The ripple effect: Beyond financial losses, such practices erode trust in legitimate financial services, making it harder for ethical players to reach skeptical consumers.

4. The Psychology of Finfluencer Influence



a) Trust and Relatability
Finfluencers often present themselves as "ordinary people" who achieved financial success, making their advice seem relatable and achievable. By sharing personal anecdotes and using informal language, they build rapport with their audience, fostering a sense of trust that licensed professionals may struggle to replicate.

b) Fear of Missing Out (FOMO)
The constant emphasis on urgency and "exclusive opportunities" triggers emotional decision-making, overriding rational thought. This psychological manipulation exploits the human tendency to avoid regret, pushing individuals to act impulsively.

c) Echo Chambers
Social media algorithms amplify content that aligns with users' interests, creating echo chambers where misleading advice is reinforced.
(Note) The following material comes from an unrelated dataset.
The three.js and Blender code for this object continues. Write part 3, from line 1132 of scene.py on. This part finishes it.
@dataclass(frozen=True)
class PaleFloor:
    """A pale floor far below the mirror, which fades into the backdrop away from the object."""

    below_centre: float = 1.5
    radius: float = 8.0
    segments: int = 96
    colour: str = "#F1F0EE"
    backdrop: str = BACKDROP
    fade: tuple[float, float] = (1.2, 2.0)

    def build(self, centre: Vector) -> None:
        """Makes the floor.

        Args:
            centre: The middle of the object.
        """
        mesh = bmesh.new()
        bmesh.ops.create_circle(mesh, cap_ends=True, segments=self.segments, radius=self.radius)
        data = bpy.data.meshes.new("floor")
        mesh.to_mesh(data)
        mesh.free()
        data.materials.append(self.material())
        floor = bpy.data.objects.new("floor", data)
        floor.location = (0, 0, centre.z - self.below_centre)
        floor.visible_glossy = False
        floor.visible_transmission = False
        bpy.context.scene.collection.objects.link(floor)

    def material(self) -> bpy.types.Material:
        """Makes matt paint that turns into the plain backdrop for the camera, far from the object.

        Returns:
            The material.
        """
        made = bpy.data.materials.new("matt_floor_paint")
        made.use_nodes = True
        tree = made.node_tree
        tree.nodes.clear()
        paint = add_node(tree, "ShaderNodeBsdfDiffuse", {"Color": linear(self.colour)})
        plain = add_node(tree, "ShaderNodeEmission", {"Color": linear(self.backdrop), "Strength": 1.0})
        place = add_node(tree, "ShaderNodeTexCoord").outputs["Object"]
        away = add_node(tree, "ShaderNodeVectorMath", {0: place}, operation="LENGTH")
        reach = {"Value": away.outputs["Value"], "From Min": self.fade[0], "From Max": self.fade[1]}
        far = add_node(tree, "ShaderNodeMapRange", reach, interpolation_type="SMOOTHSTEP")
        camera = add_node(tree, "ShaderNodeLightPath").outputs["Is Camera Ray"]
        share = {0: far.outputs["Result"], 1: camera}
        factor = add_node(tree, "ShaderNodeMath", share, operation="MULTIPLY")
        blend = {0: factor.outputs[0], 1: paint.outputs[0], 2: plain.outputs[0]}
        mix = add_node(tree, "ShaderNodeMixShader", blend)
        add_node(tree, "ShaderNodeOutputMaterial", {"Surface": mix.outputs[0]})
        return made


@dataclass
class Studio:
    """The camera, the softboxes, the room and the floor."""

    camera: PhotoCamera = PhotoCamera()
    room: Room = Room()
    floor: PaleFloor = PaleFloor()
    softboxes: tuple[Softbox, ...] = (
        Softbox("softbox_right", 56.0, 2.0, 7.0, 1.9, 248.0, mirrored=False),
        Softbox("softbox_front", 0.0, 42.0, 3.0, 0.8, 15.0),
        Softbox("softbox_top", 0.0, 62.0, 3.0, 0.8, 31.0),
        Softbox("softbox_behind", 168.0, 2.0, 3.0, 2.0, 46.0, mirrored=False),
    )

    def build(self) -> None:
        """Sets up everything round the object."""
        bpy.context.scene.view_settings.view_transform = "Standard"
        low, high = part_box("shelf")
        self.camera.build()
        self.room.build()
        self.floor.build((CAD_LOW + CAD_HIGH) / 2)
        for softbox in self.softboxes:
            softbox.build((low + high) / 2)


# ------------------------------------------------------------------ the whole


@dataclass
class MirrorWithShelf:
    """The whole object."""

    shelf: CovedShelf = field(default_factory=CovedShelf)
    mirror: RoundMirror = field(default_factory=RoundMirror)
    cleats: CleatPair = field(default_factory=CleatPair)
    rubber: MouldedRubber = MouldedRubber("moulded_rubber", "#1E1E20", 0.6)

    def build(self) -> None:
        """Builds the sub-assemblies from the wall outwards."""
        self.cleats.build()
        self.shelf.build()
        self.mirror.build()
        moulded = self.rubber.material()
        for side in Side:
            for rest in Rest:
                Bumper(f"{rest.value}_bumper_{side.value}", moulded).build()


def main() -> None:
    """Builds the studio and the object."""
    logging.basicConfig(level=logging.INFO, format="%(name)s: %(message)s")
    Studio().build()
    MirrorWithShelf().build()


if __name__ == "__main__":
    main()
This can lead to groupthink, where individuals follow the crowd without critically evaluating the information.

Example: A trending hashtag promoting a particular stock can create a bandwagon effect, driving up its price temporarily but leaving latecomers vulnerable to losses when the hype dies down.
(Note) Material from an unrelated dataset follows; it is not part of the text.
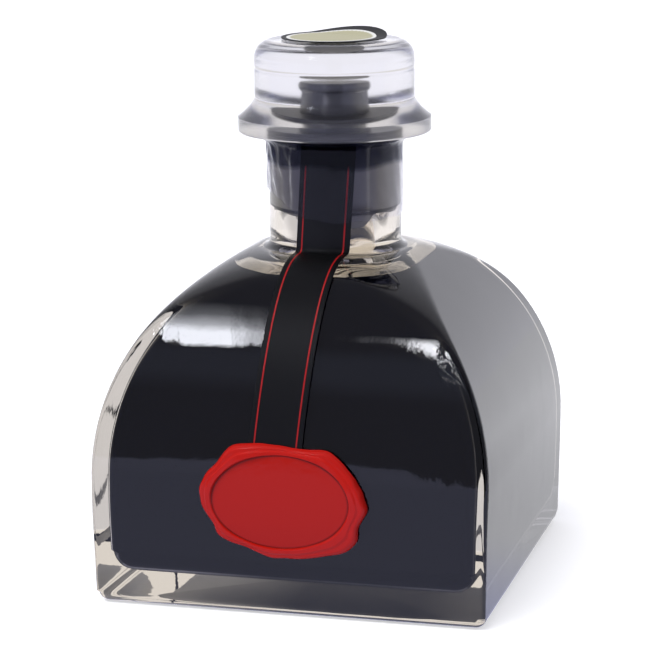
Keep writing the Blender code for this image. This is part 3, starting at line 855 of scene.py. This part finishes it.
def plug_rings(turns):
    """Rings of the plug. Its foot hangs down in one flap and small ripples, and below the step in the
    bore it is held to the narrow stretch."""
    foot = arc((PLUG_RADIUS - PLUG_ROUND, PLUG_FOOT + PLUG_ROUND), PLUG_ROUND, 270, 360, 10)
    low_shank = np.linspace(PLUG_FOOT + PLUG_ROUND, STEP_HEIGHT + 2 * STEP_LENGTH, 14)[1:]
    shank = [(PLUG_RADIUS, z) for z in np.append(low_shank, np.linspace(low_shank[-1], MOUTH_HEIGHT, 16)[1:])]
    shoulder = [(PLUG_IN_HEAD, HEAD_FOOT), (PLUG_IN_HEAD, PLUG_SHOULDER)]
    shoulder += [(PEG_RADIUS + (PLUG_IN_HEAD - PEG_RADIUS) * s, PLUG_SHOULDER) for s in (0.9, 0.5, 0.1)]
    bottom = [(PLUG_RADIUS * s, PLUG_FOOT) for s in (0.2, 0.5)]
    top = [(PEG_RADIUS * s, PEG_TOP) for s in (0.9, 0.5, 0.2)]
    rings = turned_rings(bottom + foot + shank + shoulder + peg_bead().tolist() + top, turns)
    flap = np.exp(-(turned_from(turns, PLUG_LOBE_TURN) / PLUG_LOBE_WIDTH) ** 4)
    low = np.clip((PLUG_FOOT + PLUG_SOFT - rings[..., 2]) / PLUG_SOFT, 0, 1)
    out = np.hypot(rings[..., 0], rings[..., 1])
    rings[..., 2] -= low * (out / PLUG_RADIUS) ** 2 * (PLUG_LOBE * flap + PLUG_RIPPLE * np.sin(5 * turns))
    below_step = np.clip((STEP_HEIGHT + STEP_LENGTH - rings[..., 2]) / STEP_LENGTH, 0, 1)
    limit = PLUG_RADIUS + (PLUG_LOW_RADIUS - PLUG_RADIUS) * below_step
    rings[..., :2] *= np.minimum(1, limit / np.maximum(out, 1e-9))[..., None]
    return rings


class BOTTLE_OT_stopper(bpy.types.Operator):
    """Turn the clear stopper head and the black plug that it carries"""
    bl_idname = "bottle.stopper"
    bl_label = "Stopper"

    def execute(self, context):
        colours = context.scene.bottle_colours
        turns = even_turns(STOPPER_STEPS)
        plastic, rubber = clear_plastic(colours.plastic), black_rubber(colours.rubber)
        head_rings = turned_rings(head_profile(), turns)
        head = add_piece("stopper_head_clear", *skin(head_rings), [plastic], sharp=50)
        stand_for(head, "stopper_head")
        plug = add_piece("stopper_plug_black", *skin(plug_rings(turns)), [rubber], sharp=50)
        stand_for(plug, "stopper_plug")
        return {"FINISHED"}


class BOTTLE_OT_label(bpy.types.Operator):
    """Lay the round label on the head, with its far edge come loose"""
    bl_idname = "bottle.label"
    bl_label = "Round label"

    def execute(self, context):
        colours = context.scene.bottle_colours
        turns = even_turns(LABEL_STEPS)
        radius = LABEL_RADIUS * np.linspace(0.03, 1, 60)[:, None]
        x, y = radius * np.cos(turns), radius * np.sin(turns)
        towards = (math.cos(LABEL_LIFT_TURN), math.sin(LABEL_LIFT_TURN))
        ahead = (x * towards[0] + y * towards[1]) / LABEL_RADIUS
        rise = LABEL_LIFT * np.clip((ahead - LABEL_FOLD) / (1 - LABEL_FOLD), 0, 1) ** 1.5
        under = np.stack([x, y, HEAD_TOP + LABEL_GAP + rise], -1)
        over = under + np.array((0, 0, LABEL_THICKNESS))
        paper = label_face(colours.paper, colours.label_ring, colours.label_field)
        made = add_piece("label_round", *skin(np.concatenate([under, over[::-1]])), [paper], sharp=50)
        share = np.hypot(x + FIELD_SHIFT * towards[0], y + FIELD_SHIFT * towards[1]) / LABEL_RADIUS
        share = np.concatenate([share, share[::-1]])
        tooth = np.abs((turns * TEETH / (2 * math.pi)) % 1 - 0.5) * TOOTH_DEPTH
        teeth = np.clip((FIELD_SHARE + tooth - share) / TOOTH_BLUR, 0, 1)
        give(made, "radius", np.append(share.ravel(), (0, 0)))
        give(made, "teeth", np.append(teeth.ravel(), (1, 1)))
        stand_for(made, "top_label")
        return {"FINISHED"}


class BOTTLE_OT_strip(bpy.types.Operator):
    """Bend the ribbon strip down the neck, over the shoulder and under the seal"""
    bl_idname = "bottle.strip"
    bl_label = "Ribbon strip"

    def execute(self, context):
        sizes, colours = context.scene.bottle_sizes, context.scene.bottle_colours
        under, across, along = strip_face(STRIP_GAP, *STRIP_GRID)
        over = strip_face(STRIP_GAP + STRIP_THICKNESS, *STRIP_GRID)[0]
        paper = ribbon_paper(colours.paper, colours.line, sizes.line_place, sizes.line_width)
        made = add_piece("strip_ribbon", *slab(under, over), [paper], sharp=50)
        drawn = np.clip((along - LINES_START) / LINES_FADE, 0, 1)
        for name, values in (("across", across), ("drawn", drawn)):
            give(made, name, np.concatenate([values, values]))
        stand_for(made, "ribbon_strip")
        return {"FINISHED"}


class BOTTLE_OT_seal(bpy.types.Operator):
    """Stamp the wax seal with its raised, uneven rim over the strip's foot"""
    bl_idname = "bottle.seal"
    bl_label = "Wax seal"

    def execute(self, context):
        colours = context.scene.bottle_colours
        turns = even_turns(FINE_STEPS)
        lobes = 1 + sum(size * np.cos(count * turns + phase) for count, size, phase in SEAL_LOBES)
        ray = np.stack([np.cos(turns), np.sin(turns)], -1)
        outline = np.array(SEAL_CENTRE) + lobes[:, None] * ray * np.array(SEAL_HALF_SIZE)
        dish = ray * np.array(SEAL_DISH_HALF)
        dish_edge = np.array(SEAL_DISH_CENTRE) + dish
        inside = np.array(SEAL_DISH_CENTRE) + np.linspace(0.02, 1, 40)[:-1, None, None] * dish
        share = np.linspace(0, 1, 90)[:, None]
        outside = dish_edge + share[..., None] * (outline - dish_edge)
        grid = np.concatenate([inside, outside])
        x, z = grid[..., 0], grid[..., 1]
        climb = smooth(np.clip(share / SEAL_STEP, 0, 1))
        waves = sum(size * np.sin(count * turns + phase) for count, size, phase in SEAL_CREST_WAVES)
        fold = smooth(np.clip((share - SEAL_FOLD[0]) / SEAL_FOLD[1], 0, 1))
        crest = SEAL_RIM * (SEAL_CREST + waves) - SEAL_FOLD_DROP * fold
        fall = np.clip((share - SEAL_FALL) / (1 - SEAL_FALL), 0, 1)
        crest = crest * (SEAL_EDGE + (1 - SEAL_EDGE) * np.sqrt(1 - fall ** SEAL_FALL_POWER))
        flat = np.ones(inside.shape[:2])
        thickness = np.concatenate([SEAL_DISH * flat, SEAL_DISH + (crest - SEAL_DISH) * climb])
        back = -glass_front(x, z) - SEAL_GAP
        on_strip = np.clip((z - STRIP_FOOT + STRIP_TUCK) / MM, 0, 1) * (STRIP_THICKNESS + STRIP_GAP)
        under = np.stack([x, back - on_strip, z], -1)
        over = np.stack([x, back - np.maximum(thickness, on_strip + SEAL_LEAST), z], -1)
        points, faces = skin(np.concatenate([under, over[::-1]]))
        made = add_piece("seal_wax", points, faces, [sealing_wax(colours.wax, colours.wax_recess_shade)])
        # where the painted dark line of shade lies round the dish's edge
        line = np.exp(-((share - SEAL_CREASE_SHADE[0]) / SEAL_CREASE_SHADE[1]) ** 2)
        # "depth" gives the recess its painted shade
        for name, in_dish, on_rim in (("depth", flat, 1 - climb), ("crease", 0 * flat, line)):
            values = np.concatenate([in_dish, on_rim + 0 * crest])
            both_sides = np.concatenate([values, values[::-1]]).ravel()
            give(made, name, np.append(both_sides, (values[0, 0], values[0, 0])))
        stand_for(made, "wax_seal")
        return {"FINISHED"}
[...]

5. Mitigating the Risks of Finfluencer Misinformation

Risk mitigation

a) Do Your Own Research (DYOR)
  • Cross-check information from multiple reliable sources. For example, compare a finfluencer's claims with reports from reputable financial news outlets like Bloomberg or CNBC.
  • Use official regulatory websites to verify the legitimacy of investment opportunities and platforms.
b) Verify Credentials 
  • Watch for disclaimers: Responsible finfluencers include disclaimers stating they are not offering financial advice and encourage followers to do their own research. The absence of such disclaimers can be a red flag.
  • Investigate their background: Look for evidence of formal education or certifications in finance, such as a Certified Financial Planner (CFP) or Chartered Financial Analyst (CFA) designation.
c) Diversify Sources of Advice
  • Avoid relying solely on one finfluencer for financial decisions. Instead, consume content from a variety of sources, including traditional financial media, blogs by certified professionals, and official institutional publications.
  • Compare conflicting opinions to build a well-rounded understanding of the topic before taking action.
d) Understand the Risks Involved
  • Be skeptical of claims that an investment is “risk-free” or “guaranteed to succeed.” Every investment carries some level of risk, and anyone suggesting otherwise is likely being dishonest.
  • Conduct thorough research into the nature of the investment, its historical performance, and its risk factors before committing funds.
e) Limit Exposure to Unregulated Investments
  • Avoid investments in products or platforms that are not regulated by recognized financial authorities, as these are more prone to scams and unethical practices.
  • Look for reviews and testimonials from credible sources about any platform or investment opportunity being promoted by a finfluencer.
f) Educate Yourself on Financial Basics
  • Build a strong foundation in personal finance by reading books, attending workshops, or taking online courses offered by certified professionals. A well-informed individual is less likely to fall prey to misleading advice.
  • Resources like government financial literacy programs or educational content from reputable institutions can be valuable.
g) Report and Avoid Questionable Behavior
  • If you suspect a finfluencer is engaging in unethical practices or promoting scams, report them to the relevant platform and, if applicable, to regulatory bodies like the SEC (in the U.S.) or FCA (in the U.K.).
  • Avoid engaging with content creators who demonstrate a history of questionable behavior or fail to provide transparency about their affiliations and motives.

What you should do?

The emergence of finfluencers has revolutionized how people access financial advice, making it more accessible and engaging. However, the dark side of this phenomenon underscores the importance of caution, due diligence, and critical thinking when consuming financial content online. By understanding the common pitfalls and arming themselves with the right tools and knowledge, individuals can protect themselves from the risks posed by unethical finfluencers while still benefiting from the democratization of financial education.

The responsibility to navigate the world of finfluencers lies not only with individuals but also with social media platforms and regulatory authorities. Platforms should enforce stricter guidelines for financial content creators, ensuring transparency and accountability. Regulatory bodies should adapt to the changing landscape by extending oversight to digital content and cracking down on fraudulent practices.

Ultimately, the promise of financial freedom should not come at the cost of integrity and trust. By being vigilant and proactive, individuals can sidestep the dangers of finfluencer misinformation and make informed decisions that lead to long-term financial success.